Reading tip: Watch for whether compensation shares track with teacher counts over time, or if they diverge.

data_teacher <- read_csv("EdStats_teacher.csv") 

#select data with most observations and remove data not using yet
data_teacher <- data_teacher %>% 
  filter(!grepl("non-teaching staff", `Indicator name`, ignore.case = TRUE)) %>%
  filter(!grepl("upper-secondary", `Indicator name`, ignore.case = TRUE)) %>% #no teacher count
  select(!c(`1975`, `1986`, `1987`, `1990`, `1991`, `1993`, `1995`, `1996`, `1971`, `1972`, `1973`, `1974`, `1976`, `1977`, `1984`, `1985`, `1998`, `1992`, `1994`, `1998`, `2022`, `1988`))

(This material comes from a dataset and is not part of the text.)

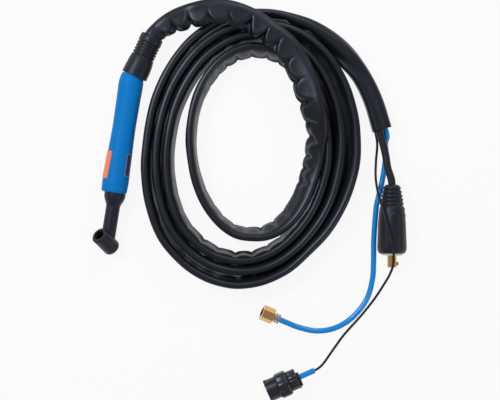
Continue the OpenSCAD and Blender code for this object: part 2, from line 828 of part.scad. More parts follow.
module trigger() {
    outer = [for (s = [trigger_s, trigger_s + trigger_len / 2, trigger_s + trigger_len])
        [handle_r(s) + trigger_proud, s]];
    inner_x = trigger_w / 2 - ear_t;
    color(orange) in_handle() difference() {
        union() {
            intersection() {
                rotate_extrude() polygon(concat(
                    [[0, trigger_s]], outer, [[0, trigger_s + trigger_len]]
                ));
                difference() {
                    block(
                        [-trigger_w / 2, trigger_skirt_y, trigger_s],
                        [trigger_w / 2, far, trigger_s + trigger_len]
                    );
                    block(
                        [-inner_x, 0, trigger_s + ear_t],
                        [inner_x, trigger_roof_y, trigger_s + trigger_len - ear_t]
                    );
                }
            }
            for (x = [-trigger_w / 2, inner_x]) {
                translate([x, pin_y, pin_s]) rotate([0, 90, 0]) cylinder(h = ear_t, r = ear_r);
                block([x, pin_y, pin_s - ear_r], [x + ear_t, trigger_skirt_y + 1, pin_s + ear_r]);
            }
            translate([0, plunger_top + press_gap, plunger_s]) rotate([-90, 0, 0])
                cylinder(h = trigger_roof_y + 0.5 - plunger_top, r = 1.5);
            block(
                [-tab_half_w, tab_y - tab_t, trigger_s + trigger_len - ear_t],
                [tab_half_w, tab_y, trigger_s + trigger_len + trigger_front_gap + tab_reach]
            );
        }
        translate([-far / 2, pin_y, pin_s]) rotate([0, 90, 0])
            cylinder(h = far, r = trigger_pin_r + pin_running_gap);
    }
}

module trigger_pin() {
    color(steel) in_handle() translate([-pin_half, pin_y, pin_s]) rotate([0, 90, 0])
        cylinder(h = 2 * pin_half, r = trigger_pin_r);
}

module trigger_spring() {
    color(steel) in_handle() translate([0, shelf_y, spring_s]) rotate([-90, 0, 0])
        pipe(0, trigger_roof_y - shelf_y, spring_r, spring_bore_r);
}

// ---- Sheath ----

module sheath_tie() {
    color(nylon) in_boot() pipe(tie_d, tie_d + tie_w, boot_bore_r, sheath_corner_r);
}

module sheath_lead() {
    color(black) flat_tube(lead_route, boot_dir, coil_dir(coil_first));
}

module sheath_coil() {
    color(black) swept(coil_rings);
}

module sheath_tail() {
    color(black) flat_tube(tail_route, coil_dir(coil_last), unit(mouth_dir));
}

// ---- Power end ----

module power_cable() {
    color(black) round_tube(power_route, power_cable_d / 2);
}

module plug_boot() {
    color(black) at_plug() difference() {
        rotate_extrude() polygon([
            [0, 0], [8.6, 0], [11.5, 3], [16.6, rib_first_d + rib_count * rib_pitch], [17.6, 36],
            [plug_r - 1, 0.55 * plug_len], [plug_r, 0.85 * plug_len], [plug_r, 0.95 * plug_len],
            [plug_r - 2, plug_len], [0, plug_len]
        ]);
        rod(-1, plug_core_d + eps, power_cable_d / 2 + 0.1);
        rod(plug_core_d, plug_len + 1, plug_core_r);
        rod(plug_len - plug_recess, plug_len + 1, plug_recess_r);
        for (i = [0 : rib_count - 1]) {
            d = rib_first_d + i * rib_pitch;
            pipe(d, d + rib_w, far / 2, 10.8 + i * 1.1);
        }
    }
}

module plug_pin() {
    root_d = plug_len - plug_recess;
    color(brass) at_plug() difference() {
        union() {
            rod(plug_core_d, root_d, plug_core_r);
            rod(root_d - 1, plug_len + plug_pin_out, plug_pin_d / 2);
            intersection() {
                rod(plug_len + 12, plug_len + 12 + cam_len, plug_pin_d / 2 + cam_out);
                block([-2.5, 0, 0], [2.5, far, 3 * far]);
            }
        }
        rod(plug_core_d - 1, plug_core_d + 30, power_cable_d / 2 - 1);
        translate([0, 0, plug_core_d + 15]) rotate([0, -90, 0]) rod(0, far / 2, 4);
    }
}

module plug_sleeve() {
    color(copper) at_plug() pipe(plug_core_d, plug_core_d + 30, power_cable_d / 2 - 1, power_cable_d / 2 - 2);
}

module plug_screw() {
    color(steel) at_plug() translate([0, 0, plug_core_d + 15]) rotate([0, -90, 0]) difference() {
        intersection() {
            rod(power_cable_d / 2 - 1, plug_core_r, 4);
            rotate([0, 90, 0]) difference() {
                rod(-far, far, plug_core_r);
                rod(-far, far, power_cable_d / 2 - 1);
            }
        }
        translate([0, 0, plug_core_r - 3.2]) cylinder(h = 5, r = 2.3, $fn = 6);
    }
}

// ---- Gas end ----

module gas_hose() {
    color(blue) round_tube(gas_route, gas_hose_d / 2);
}

module hose_ferrule() {
    color(steel) at_nut() difference() {
        union() {
            rod(-ferrule_len - ferrule_gap, -ferrule_gap, gas_hose_d / 2 + 0.8);
            for (d = [-ferrule_len - ferrule_gap + 1.2, -ferrule_gap - 3.4]) {
                block([-1.2, -gas_hose_d / 2 - 2.8, d], [1.2, gas_hose_d / 2 + 2.8, d + 2.2]);
            }
        }
        rod(-far, far, nipple_r);
    }
}

module hose_nipple() {
    color(brass) at_nut() difference() {
        union() {
            rod(-ferrule_len - ferrule_gap, -ferrule_gap, nipple_r);
            rod(-ferrule_gap, nut_floor, nipple_neck_r);
            rod(nut_floor + 0.1, nut_floor + 2.2, nipple_flange_r);
            rod(nut_floor - 1, nut_floor + 1, nipple_neck_r);
        }
        rod(-far, far, 1.6);
    }
}

module gas_nut() {
    color(brass) at_nut() difference() {
        intersection() {
            rotate([0, 0, 30]) cylinder(h = nut_len, r = nut_af / 2 / cos(30), $fn = 6);
            rotate_extrude() polygon([
                [0, 0], [nut_af / 2, 0], [nut_af / 2 + 1.6, 1], [nut_af / 2 + 1.6, nut_len - 1],
                [nut_af / 2, nut_len], [0, nut_len]
            ]);
        }
        rod(-1, nut_len, nipple_neck_r + pin_running_gap);
        rod(nut_floor, nut_len, nipple_flange_r + slide_gap);
        rod(nut_floor + nut_chamber_len, nut_len + 1, nut_thread_r);
    }
}

module nut_seal() {
    color(black) at_nut() pipe(nut_floor + 2.2, nut_floor + 3.6, nipple_flange_r, 2.4);
}

// ---- Control end ----

module control_cable() {
    color(black) round_tube(control_route, control_cable_d / 2);
}

module cable_sleeve() {
    color(blue) at_connector() pipe(-cable_sleeve_len, 0, cable_sleeve_r, control_cable_d / 2 + 0.05);
}

module clamp_places() {
    for (x = [-clamp_screw_x, clamp_screw_x]) {
        translate([x, 0, saddle_len / 2]) rotate([-90, 0, 0]) children();
    }
}

module backshell() {
    color(black) at_connector() difference() {
        union() {
            rotate_extrude() polygon([
                [0, 3], [7, 3], [backshell_r - 1, 5], [backshell_r, 7],
                [backshell_r, backshell_len], [0, backshell_len]
            ]);
            rod(0, 5, 7.5);
            block([-saddle_w / 2, 0, 0], [saddle_w / 2, saddle_y, saddle_len]);
        }
        rod(saddle_len, backshell_len + 1, backshell_r - 2);
        block([-far, saddle_y, -1], [far, far, saddle_len + 0.3]);
        clamp_places() rod(4, far, clamp_screw_r);
    }
}

module clamp_saddle() {
    color(black) at_connector() difference() {
        block([-saddle_w / 2, saddle_y, 0], [saddle_w / 2, saddle_y + saddle_t, saddle_len]);
        clamp_places() rod(0, far, clamp_screw_r);
    }
}

module clamp_screws() {
    color(steel) at_connector() clamp_places() {
        rod(4, saddle_y + saddle_t, clamp_screw_r);
        rod(saddle_y + saddle_t, saddle_y + saddle_t + clamp_head_h, clamp_head_r);
    }
}

module connector_shell() {
    step_d = coupling_d + coupling_len + 0.3;
    color(black) at_connector() difference() {
        union() {
            rod(backshell_len, step_d, coupling_bore_r - pin_running_gap);
            rod(step_d, connector_len, connector_r);
        }
        rod(connector_len - cup_depth, connector_len + 1, connector_cup_r);
        rod(insert_d, connector_len, insert_r);
        rod(backshell_len - 1, connector_len, insert_r - 2);
    }
}

contact_places = concat([[0, 0]], [for (i = [0 : outer_contacts - 1])
    [contact_ring_r * cos(i * 360 / outer_contacts), contact_ring_r * sin(i * 360 / outer_contacts)]]);

module contact_insert() {
    color(black) at_connector() difference() {
        rod(insert_d, insert_d + insert_len, insert_r);
        for (p = contact_places) {
            translate([p[0], p[1], 0]) rod(insert_d - 1, insert_d + insert_len + 1, contact_r);
        }
    }
}

module contacts() {
    color(brass) at_connector() for (p = contact_places) {
        translate([p[0], p[1], 0]) pipe(insert_d, insert_d + insert_len - 0.5, contact_r, contact_r / 2);
    }
}

module coupling_ring() {
    lobes = 6;
    color(black) at_connector() difference() {
        union() {
            rod(coupling_d, coupling_d + coupling_len, coupling_r - 1.6);
            intersection() {
                rod(coupling_d + 1.5, coupling_d + coupling_len - 1.5, coupling_r);
                union() {
                    for (i = [0 : lobes - 1]) rotate([0, 0, i * 360 / lobes])
                        block([0, -5.5, coupling_d], [far / 2, 5.5, coupling_d + coupling_len]);
                }
            }
        }
        rod(coupling_d - 1, coupling_d + coupling_len + 1, coupling_bore_r);
    }
}

bend_boot();
swivel_ball();
sheath_tie();
sheath_lead();
sheath_coil();
sheath_tail();
power_cable();
plug_boot();
plug_pin();
plug_sleeve();
plug_screw();
gas_hose();
hose_ferrule();
hose_nipple();
gas_nut();
nut_seal();
control_cable();
cable_sleeve();
backshell();
clamp_saddle();
clamp_screws();
connector_shell();
contact_insert();
contacts();
coupling_ring();
front_seat_ring();
rear_seat_ring();
handle_upper();
handle_lower();
handle_screws();
rating_plate();
head_cover();
torch_body();
neck_tube();
lead_block();
power_lead();
gas_tube();
switch_lead();
switch_case();
switch_plunger();
trigger();
trigger_pin();
trigger_spring();
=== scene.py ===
"""TIG torch with its cable set: the looks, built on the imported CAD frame."""

import math

import bmesh
import bpy
from mathutils import Matrix, Vector, noise


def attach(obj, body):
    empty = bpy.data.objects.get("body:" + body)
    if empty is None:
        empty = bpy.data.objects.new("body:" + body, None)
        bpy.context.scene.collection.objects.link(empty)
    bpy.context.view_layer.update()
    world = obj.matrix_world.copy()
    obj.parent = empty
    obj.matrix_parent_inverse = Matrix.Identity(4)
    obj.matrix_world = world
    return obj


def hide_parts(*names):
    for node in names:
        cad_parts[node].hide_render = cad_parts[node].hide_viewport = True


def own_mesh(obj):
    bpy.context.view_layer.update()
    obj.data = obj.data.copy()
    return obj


bl_info = {
    "name": "TIG Torch",
    "version": (1, 0, 0),
    "blender": (4, 5, 0),
    "location": "View3D > Sidebar > TIG Torch",
    "description": "Builds an air-cooled TIG torch with its sheath, plugs and hose",
    "category": "Add Mesh",
}

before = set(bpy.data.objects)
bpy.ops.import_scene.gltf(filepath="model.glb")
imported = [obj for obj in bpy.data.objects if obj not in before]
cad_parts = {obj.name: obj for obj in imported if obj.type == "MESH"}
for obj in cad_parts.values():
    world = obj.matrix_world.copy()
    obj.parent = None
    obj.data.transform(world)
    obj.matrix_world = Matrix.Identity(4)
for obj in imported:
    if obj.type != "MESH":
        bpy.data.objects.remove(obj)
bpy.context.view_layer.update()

MM = 0.001

# The ball joint's middle and the height at which the handset lies, in millimetres
BALL_Y = 115.771
BED_Z = 18.5

# The coil: its middle, height, tilts and radii by turn, and how much longer than wide it is
COIL_MIDDLE = (181, 48)
COIL_HEIGHT = 17
COIL_TILTS = ((1, 9), (1.4, 1))
COIL_STRETCH = 21.4
RINGS_PER_TURN = 24
COIL_FIRST_RING = 8
COIL_LAST_RING = 95
COIL_RADII = (
    (0.25, 109), (0.5, 96), (0.625, 99), (0.75, 105), (1, 119), (1.25, 127), (1.375, 126.5), (1.5, 130.5),
    (1.625, 137.5), (1.75, 136.5), (1.875, 138), (2, 137.5), (2.25, 142), (2.375, 141), (2.5, 145),
    (2.625, 152.2), (2.75, 151.3), (2.875, 153), (3, 153), (3.125, 159.5), (3.25, 162.5), (3.375, 154), (3.5, 163.5),
    (3.625, 170), (3.75, 165.2), (3.875, 169.5), (4, 168),
)


def turned(degrees, axis):
    """A turn about an axis, as a matrix."""
    return Matrix.Rotation(math.radians(degrees), 4, axis)


# The frames of the parts, each with its own axis along z
BALL_PLACE = Matrix.Translation((0, BALL_Y, BED_Z))
HANDLE = BALL_PLACE @ turned(-66, "Y") @ turned(90, "X")
BOOT = BALL_PLACE @ turned(-16, "Z") @ turned(-90, "X")
PLUG = Matrix.Translation((383, 31, 20.5)) @ turned(-81, "Z") @ turned(90, "Y")
NUT = Matrix.Translation((248, -178.5, 9.5)) @ turned(165, "Z") @ turned(80, "Y")
CONNECTOR = Matrix.Translation((297.7, -255, 18.5)) @ turned(213, "Z") @ turned(90, "Y")


def on_axis(place, distance):
    """A point on a frame's own axis, in millimetres."""
    return place @ Vector((0, 0, distance))


def between(table, at):
    """The value at a place in a table of (place, value), straight between its lines."""
    for (t0, v0), (t1, v1) in zip(table, table[1:]):
        if at <= t1:
            return v0 + (v1 - v0) * max(0.0, at - t0) / (t1 - t0)
    return table[-1][1]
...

#Set up data for visualization
data_teachers_long <- data_teacher %>%
  pivot_longer(cols=`2014`:`2021`, names_to="Year", values_to="Value") %>%
  mutate(
    Year = as.numeric(Year),
    Type = case_when(
      grepl("number", `Indicator name`, ignore.case=TRUE) ~ "Number of Teachers",
      grepl("compensation", `Indicator name`, ignore.case=TRUE) ~ "Compensation % of Total Expenditure",
      TRUE ~ "Other"
    ),
    Level = case_when(
      grepl("pre-primary", `Indicator name`, ignore.case=TRUE) ~ "Pre-School",
      grepl("primary", `Indicator name`, ignore.case=TRUE) ~ "Elementary School",
      grepl("lower secondary", `Indicator name`, ignore.case=TRUE) ~ "Middle School",
      grepl("upper secondary", `Indicator name`, ignore.case=TRUE) ~ "High School",
      grepl("secondary", `Indicator name`, ignore.case=TRUE) ~ "Undergraduate School",
      grepl("tertiary", `Indicator name`, ignore.case=TRUE) ~ "Post-Grad Schooling",
      TRUE ~ "Other"
    )
  ) %>%
  filter(Type != "Other", Level != "Other", !is.na(Value))

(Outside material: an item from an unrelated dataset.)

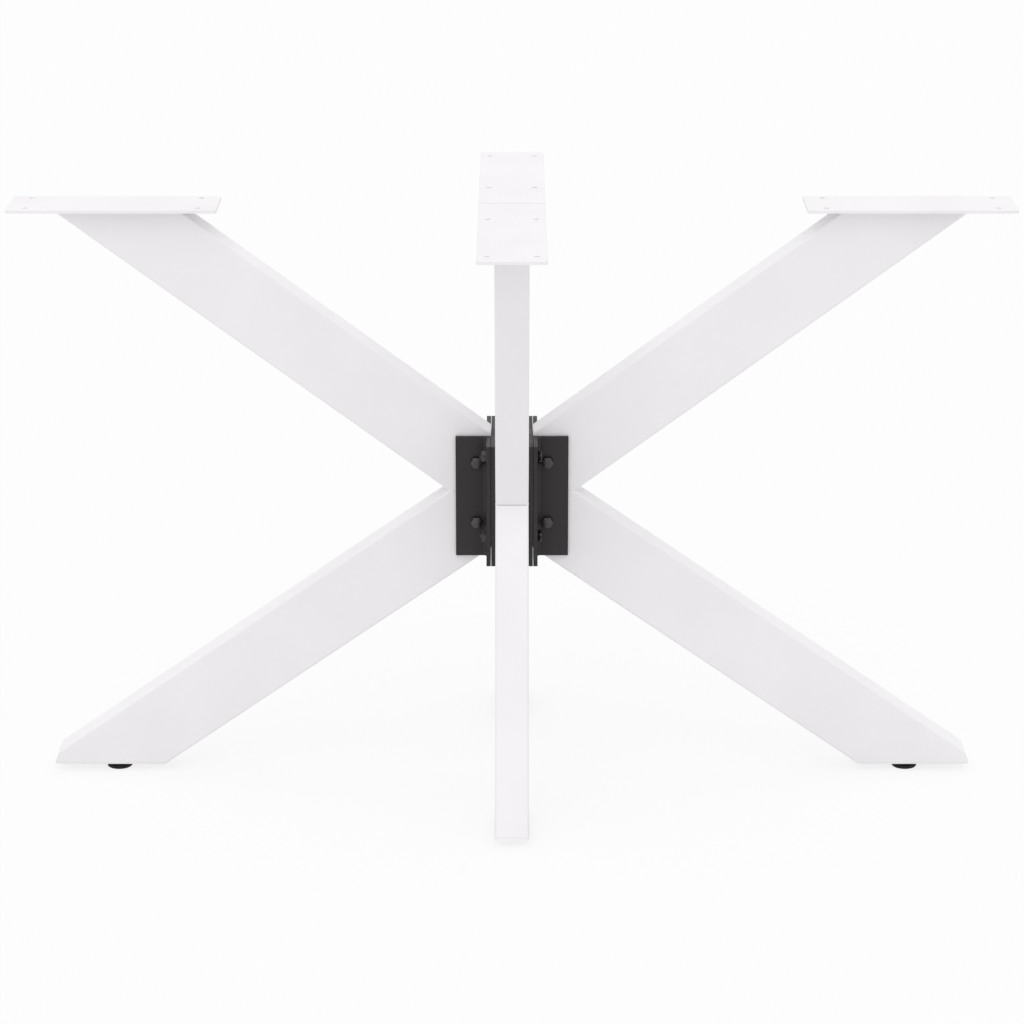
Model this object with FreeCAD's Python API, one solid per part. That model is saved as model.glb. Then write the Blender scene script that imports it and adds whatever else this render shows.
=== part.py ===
import FreeCAD, Part
import math
import os
from FreeCAD import Vector

os.makedirs("parts", exist_ok=True)

# A cross shaped table frame: four V shaped legs of rectangular steel tube on one bolted hub.
# Millimetres, +Z up, the floor at Z = 0 and the centre of the hub on the Z axis.
# A leg is drawn in the XZ plane, where X is its distance from the Z axis, and then turned
# to its place. The right and left legs are the long pair, the front and back legs the short pair.

# Overall size, with the levelling feet screwed fully in
HEIGHT = 720.0
LONG_REACH = 600.0
SHORT_REACH = 300.0

# Tube of the arms: its width lies in the leg's plane, its thickness across it
TUBE_WIDTH = 90.0
TUBE_THICKNESS = 40.0
TUBE_WALL = 2.0
TUBE_CORNER = 3.0

# The V: its notch, where the two arms meet on the outside, and the mitre plane at that height
NOTCH_RADIUS = 77.0
NOTCH_HEIGHT = 366.5
SHORT_END_GAP = 3.0      # between the front and the back leg, inside the hub
LONG_END_CLEARANCE = 0.4  # between the side legs' ends and the hub plates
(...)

data_teachers_long <- data_teachers_long %>%
  mutate(Value_10k = ifelse(Type == "Number of Teachers", Value / 10000, Value))

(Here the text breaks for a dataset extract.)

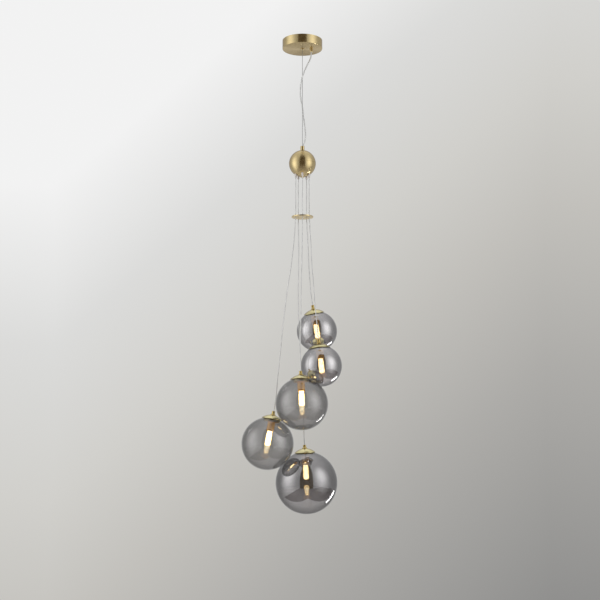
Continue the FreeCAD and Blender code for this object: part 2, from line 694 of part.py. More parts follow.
def check_model():
    DOC.recompute()
    faults = [f"{o.Label}: {o.State}" for o in DOC.Objects if {"Invalid", "Error"} & set(o.State)]
    for thing in MODEL:
        if thing.Shape.isNull() or not thing.Shape.isValid() or not thing.Shape.Solids:
            faults.append(f"{thing.Label}: no valid shape")
    if faults:
        raise RuntimeError("; ".join(faults))


def write_parts():
    os.makedirs("parts", exist_ok=True)
    for thing in MODEL:
        thing.Shape.exportStep(f"parts/{thing.Label}.step")
    print(f"{len(MODEL)} nodes written")


fill_sheet()
ceiling_bracket()
canopy_cover()
canopy_grub_screws()
supply_terminal()
wire_nozzle()
power_cord_grip()
suspension_wire()
power_cable()
hub_stem()
hub_upper_shell()
hub_lower_shell()
hub_tie_screw()
supply_splitter()
hub_bushes()
spacer_disc()
for pendant in PENDANTS:
    here = pendant_frame(pendant)
    upper_cable(pendant)
    lower_cable(pendant, here)
    cable_gland(pendant, here)
    globe_cap(pendant, here)
    lampholder(pendant, here)
    ceramic_socket(pendant, here)
    bulb(pendant, here)
    globe_collar(pendant, here)
    glass_globe(pendant, here)
check_model()
write_parts()
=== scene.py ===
"""The looks of a cluster pendant lamp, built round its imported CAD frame. Lengths are in metres.
The origin is the middle of the canopy's ceiling face, +Z is up and +Y points away from the camera."""

import json
import math

import bmesh
import bpy
from mathutils import Matrix, Vector


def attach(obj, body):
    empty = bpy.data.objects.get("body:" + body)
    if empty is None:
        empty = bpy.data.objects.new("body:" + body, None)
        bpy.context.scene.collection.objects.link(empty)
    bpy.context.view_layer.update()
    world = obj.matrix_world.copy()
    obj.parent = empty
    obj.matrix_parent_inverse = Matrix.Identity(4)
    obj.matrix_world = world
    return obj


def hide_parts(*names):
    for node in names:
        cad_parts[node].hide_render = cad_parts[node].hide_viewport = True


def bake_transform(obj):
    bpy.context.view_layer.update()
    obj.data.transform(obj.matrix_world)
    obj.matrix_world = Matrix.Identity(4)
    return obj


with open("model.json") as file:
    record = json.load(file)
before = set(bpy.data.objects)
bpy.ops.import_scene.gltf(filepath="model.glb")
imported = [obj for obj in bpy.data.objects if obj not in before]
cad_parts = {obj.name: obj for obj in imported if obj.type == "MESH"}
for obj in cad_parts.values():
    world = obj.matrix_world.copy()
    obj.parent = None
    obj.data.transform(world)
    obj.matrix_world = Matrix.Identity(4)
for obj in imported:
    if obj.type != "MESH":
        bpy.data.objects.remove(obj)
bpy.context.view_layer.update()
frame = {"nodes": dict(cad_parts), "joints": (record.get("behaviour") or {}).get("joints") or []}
scene = bpy.context.scene
scene.view_settings.view_transform = "Standard"

NODES = frame["nodes"]
JOINTS = {joint["name"]: joint for joint in frame["joints"]}
PENDANTS = (1, 2, 3, 4, 5)
TURNED_STEPS = 128
BULB_STEPS = 48
# Edges that turn by more than this many degrees are shaded sharp.
SHARP_ANGLE = 32


# ---------------------------------------------------------------- camera

CAMERA_PLACE = (-0.0072, -3.160, -1.1754)
CAMERA_PITCH = 6.98
CAMERA_LENS = 65.16
SENSOR = 36


def make_camera():
    data = bpy.data.cameras.new("camera")
    data.sensor_width = SENSOR
    data.lens = CAMERA_LENS
    camera = bpy.data.objects.new("camera", data)
    camera.location = CAMERA_PLACE
    camera.rotation_euler = (math.radians(90 + CAMERA_PITCH), 0, 0)
    scene.collection.objects.link(camera)
    scene.camera = camera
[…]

data_teachers_long <- data_teachers_long %>%
  mutate(Level = factor(Level, levels = c(
    "Pre-School",
    "Elementary School",
    "Middle School",
    "High School",
    "Undergraduate School",
    "Post-Grad Schooling"
  )))

#comparison plots
#i think ill make seperate graphs cuz these r too squished
p_line_teacher <- ggplot(data_teachers_long, aes(x=Year, y=Value_10k, color=Type)) +
  geom_line(size=1.2, na.rm=TRUE) +
  geom_point(size=2, alpha=0.8) +
  facet_wrap(~Level, nrow=3, scales="fixed") +
  theme_minimal() +
  theme(
    strip.background=element_rect(fill="grey90", color=NA)
  ) +
  labs(title="Teachers & Compensation Trends Over Time (USA)",
       y="Variable",
       color="Variable") +
  scale_color_manual(
    values = c("Number of Teachers" = "#FF69B4",
               "Compensation % of Total Expenditure" = "#3bbf8f"),
    labels = c("Number of Teachers\nIn 10,000s", "Teacher Compensation % of\nTotal Instituation Expenditure")
  ) +
  scale_x_continuous(breaks = seq(2014, 2021, by = 2))
ggsave("line_teacherl.png", p_line_teacher)

p_teacher_interactive <- ggplotly(p_line_teacher)
p_teacher_interactive
#elemntary/middle/high vs undergrad/post-grad

#supplemental plots 
# count per Type
p1 <-ggplot(data_teachers_long, aes(x=Type, fill = Type)) +
  geom_bar() +
  theme_minimal() +
  labs(title="Count of Observations per Type", x="Variable", y="Count")
p1

ggsave("Observation_counts_variable_teacher.png", p1)

# count per Year
p2 <- ggplot(data_teachers_long, aes(x=factor(Year))) +
  geom_bar(fill="#c562f0") +
  theme_minimal() +
  labs(title="Number of Observations per Year", x="Year", y="Count")
p2

ggsave("Observation_counts_year_teacher.png", p2)

# count per Level
p3<-ggplot(data_teachers_long, aes(x=Level, fill=Type)) +
  geom_bar(position="dodge") +
  theme_minimal() +
  labs(title="Number of Observations per School Level", x="Level", y="Count", fill="Variable")
p3

ggsave("Observation_counts_school_teacher.png", p3)

#tendency
summary_stats_teachers <- data_teachers_long %>%
  group_by(Type, Level) %>%
  summarise(
    n = n(),                           
    Mean = mean(Value, na.rm=TRUE),
    Median = median(Value, na.rm=TRUE),
    SD = sd(Value, na.rm=TRUE),
    Variance = var(Value, na.rm=TRUE),
    Minimum = min(Value, na.rm=TRUE),
    Maximum = max(Value, na.rm=TRUE),
    Range = Maximum - Minimum,
    Q1 = quantile(Value, 0.25, na.rm=TRUE),
    Q3 = quantile(Value, 0.75, na.rm=TRUE),
    IQR = Q3 - Q1,
  ) %>%
  arrange(Type, Level)  

paged_table(summary_stats_teachers)
write_csv(summary_stats_teachers, "tendency_teachers.csv")

Interim Takeaways

These observations are preliminary and will guide further analysis.

Reproducibility Notes
All intermediate datasets and figures are written to disk (EdStats_USA.csv, EdStats_attend.csv, EdStats_teacher.csv, and exported PNGs).
This allows others to review and re-run later steps without repeating earlier processing.
Consider adding sessionInfo() at the end to document package versions.